DIGLLOYD: the computer design part is not relevant. Focus shift is something that can be measured accurately with the right equipment, how the lens is designed does not matter, though computer aided design can compute the focus shift, which is what makes the current Nikon prime lens designs so puzzling— focus shift that destroys image sharpness on a 36-megapixel DSLR, and is evident even on a 12-megapixel camera.

My understanding is that Hasselblad already accounts for focus shift in their H4 models of medium format digital cameras.

As I noted in my June 8 entry:

Surely Nikon (and Canon) could build focus shift compensation into the camera’s AF system firmware. To my knowledge, this is not implemented.

This would still raise some issues— manual focus behavior, focusing wide open then stopping down, etc. But for general AF use, an AF system with built-in focus shift compensation would be a strong marketing point, and reassure me that willful organization inertial ignorance about real-world challenges has been beaten back in the right engineering areas.
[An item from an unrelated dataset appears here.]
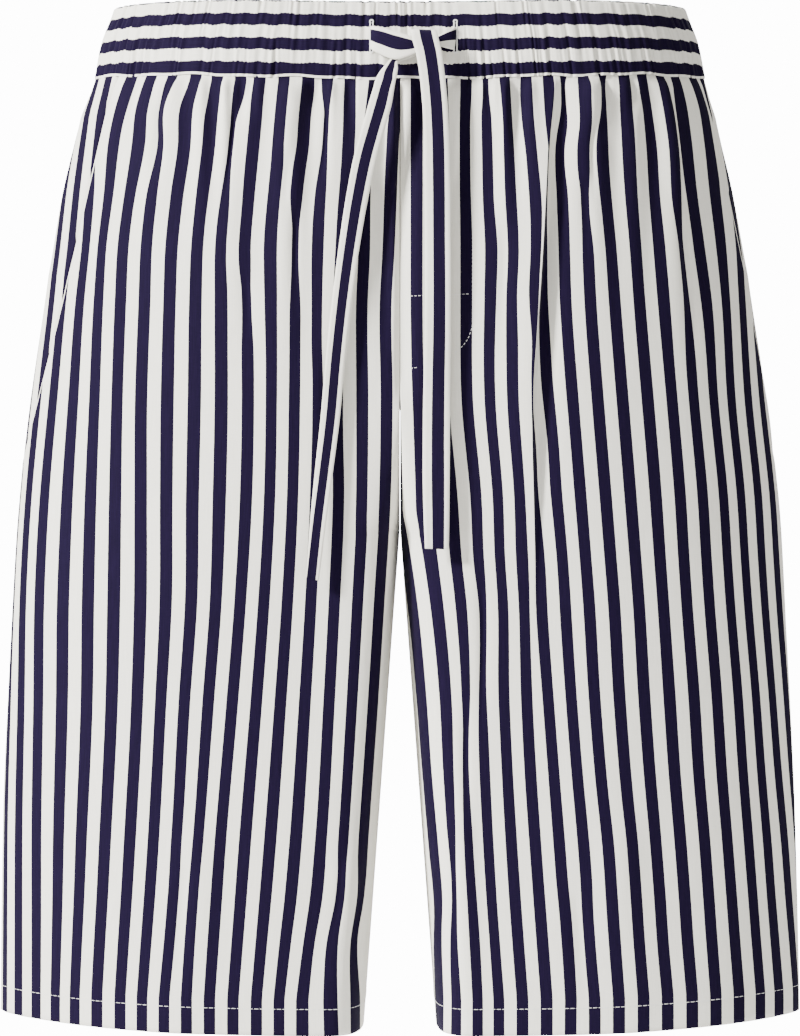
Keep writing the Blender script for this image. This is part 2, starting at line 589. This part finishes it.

But since Nikon still takes the self-defeating approach of forcibly stopping down the lens while focusing in Live View (5 years or so later, and yes I did ask two people at Nikon to fix this, way back in 2008), my hopes are not high on seeing improvements to productivity-impairing camera features .

For that matter, Nikon still does not allow the mirror up prior to the count-down in self-timer mode (a simple firmware update would do it), so in my view, idiotic inattention to key usability details still reigns at Nikon, and so my hopes are not high for AF that compensates for focus shift.

Maybe it will be up to Canon to do this first!

Hasselblad does it right

Thanks to Alfred C for sending the a link to The Evolution of Lenses at Hasselblad, which states:

For fine detail of a given orientation, spatial frequency, and distance; the software can predict the contrast levels produced by the lens at any focus position and aperture setting. From these data points, tables of correction coefficients are calculated that allow the autofocus system to compensate for aperture-dependent focus shift.

An ideal lens would concentrate parallel rays of light to an incredibly small focus point, but in reality, spherical aberration turns this point into a fuzzy blob. Light rays entering a spherical lens far from the optical axis are refracted more strongly than those entering near the axis, so there is no common focal point.

Even when spherical aberration is corrected for, this correction will never be perfect; actual lenses will be either under- or over-corrected and modern lens designs will tend to over-correct. When stopping down, rays far from the optical axis are excluded and the point of optimum contrast will shift, resulting in back- focus with under-corrected lenses and front-focus with over-corrected ones.

The TTL auto-focus sensor uses f6.7, so without compensating for focus shift, focusing would be slightly off at larger or smaller apertures. With small apertures, the increase in depth of field is sufficient to mask this effect, but with a fully open lens, a high-resolution CCD might reveal a discernible lack of sharp- ness. Since the offset between the optimum focus position for a given aperture and the position found by the AF sensor with the lens fully open is known, an H System camera can easily compensate for focus shift, ensuring maximally sharp images at any aperture setting.

DIGLLOYD: Why is this critical feature not implemented for Canon and Nikon? Canon and especially Nikon DSLRs have as high or higher precision demands (pixel pitch) than Hasselblad H4 cameras.